Last night, we lit the outdoor fire for the first time; that good chill in the air, so distinctively November’s.  All four of sat outside with our cups of liquid—red wine and hot chocolate, respectively—while I lit candles and said the Shabbat blessings that are forever ingrained in both my memory and spiritual consciousness after teaching at a Jewish school for eleven years.


Jill and I began observing a modified Sabbath many years ago, even before Shiv was born; we stay home on Friday nights, put away our technology, make dinner, and rest.  I wrote about this tradition on the now-retired food blog (bonus content: adorable pictures of Shiv from 4 years ago!), and after experiencing Shabbat in Israel, I came back more convinced than ever that it was a ritual worth holding onto, a sane way to end the work week, decompress, and connect.

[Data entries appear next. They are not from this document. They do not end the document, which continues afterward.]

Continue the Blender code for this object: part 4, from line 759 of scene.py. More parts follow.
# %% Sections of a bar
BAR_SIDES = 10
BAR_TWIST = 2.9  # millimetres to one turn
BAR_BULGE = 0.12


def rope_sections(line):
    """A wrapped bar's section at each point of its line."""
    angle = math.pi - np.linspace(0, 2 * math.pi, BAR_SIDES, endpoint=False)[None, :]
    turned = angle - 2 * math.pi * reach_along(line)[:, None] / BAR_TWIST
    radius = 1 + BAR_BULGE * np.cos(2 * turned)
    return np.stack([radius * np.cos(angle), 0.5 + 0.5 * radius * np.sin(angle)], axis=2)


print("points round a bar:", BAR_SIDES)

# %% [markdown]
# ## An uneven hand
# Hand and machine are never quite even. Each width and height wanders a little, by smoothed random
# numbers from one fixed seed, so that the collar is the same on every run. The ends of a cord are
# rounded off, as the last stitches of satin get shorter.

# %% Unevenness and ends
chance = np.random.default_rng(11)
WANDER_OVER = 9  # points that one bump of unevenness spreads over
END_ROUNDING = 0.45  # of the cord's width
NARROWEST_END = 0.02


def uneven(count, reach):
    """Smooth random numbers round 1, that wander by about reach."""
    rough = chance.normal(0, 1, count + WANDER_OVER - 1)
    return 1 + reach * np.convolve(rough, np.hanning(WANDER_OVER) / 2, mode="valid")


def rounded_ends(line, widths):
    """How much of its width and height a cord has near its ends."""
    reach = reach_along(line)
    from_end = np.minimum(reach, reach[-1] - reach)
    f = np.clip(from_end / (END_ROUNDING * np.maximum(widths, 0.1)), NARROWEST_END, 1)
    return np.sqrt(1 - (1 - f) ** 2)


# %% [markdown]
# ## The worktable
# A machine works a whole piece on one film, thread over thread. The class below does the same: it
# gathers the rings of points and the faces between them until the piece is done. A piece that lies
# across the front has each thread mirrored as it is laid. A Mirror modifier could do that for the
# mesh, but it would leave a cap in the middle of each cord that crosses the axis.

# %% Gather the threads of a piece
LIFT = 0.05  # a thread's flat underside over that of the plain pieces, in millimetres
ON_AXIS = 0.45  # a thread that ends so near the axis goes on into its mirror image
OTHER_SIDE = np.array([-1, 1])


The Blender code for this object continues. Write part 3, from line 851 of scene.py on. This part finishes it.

This week it felt especially important to light the candles, say the blessings, and stumble over the Mourner’s Kaddish, which I don’t have fully memorized.  Judaism is not my tradition, but it is a tradition, like Anglican Christianity, with which I have spent considerable time and inside which I feel at home.  Many of the people I love, including my platonic life partner and almost every student I’ve ever taught, identify as Jewish, and my heart breaks for the current of fear that they’ve been reminded is their birthright.


The senselessness of such hate-filled events makes it correspondingly impossible to know how to respond to them; their seeming ubiquity makes the task feel even more exhausting.  There is no one “right” way, of course; each of us has to determine how we think we can best take care of ourselves and the ones around us when the world reminds us of just what we are up against when it comes to creating a just, equitable society.  Personally, I’ve found myself re-convicted in the sense of calling I feel when it comes to teaching my students those topics and histories we often label as “difficult” or “tricky” and therefore avoid.


I get the impulse to avoid—believe me, I do.  The work is harder, more nerve-wracking, and can come with sticky consequences.  But no consequences are more dire, in my mind, than the ones that will inevitably follow a generation of students who are ignorant about facts related to the Holocaust, for instance, or who can’t correctly identify the cause of the Civil War.  Though I sometimes fret that my classroom is so often the container for disheartening conversations, I know that it will not serve my students to skirt around the truth.


In the end, what I’ve learned about teenagers is what I always return to; they can handle so much more than we give them credit for.  They want to be trusted with real conversations, challenged by material that forces them to reconsider their opinions.  They want to be armed, prepared for the world as it exists, not as we might wish it to be.  After all, as James Baldwin so famously said, “Not everything that is faced can be changed, but nothing can be changed until it is faced.”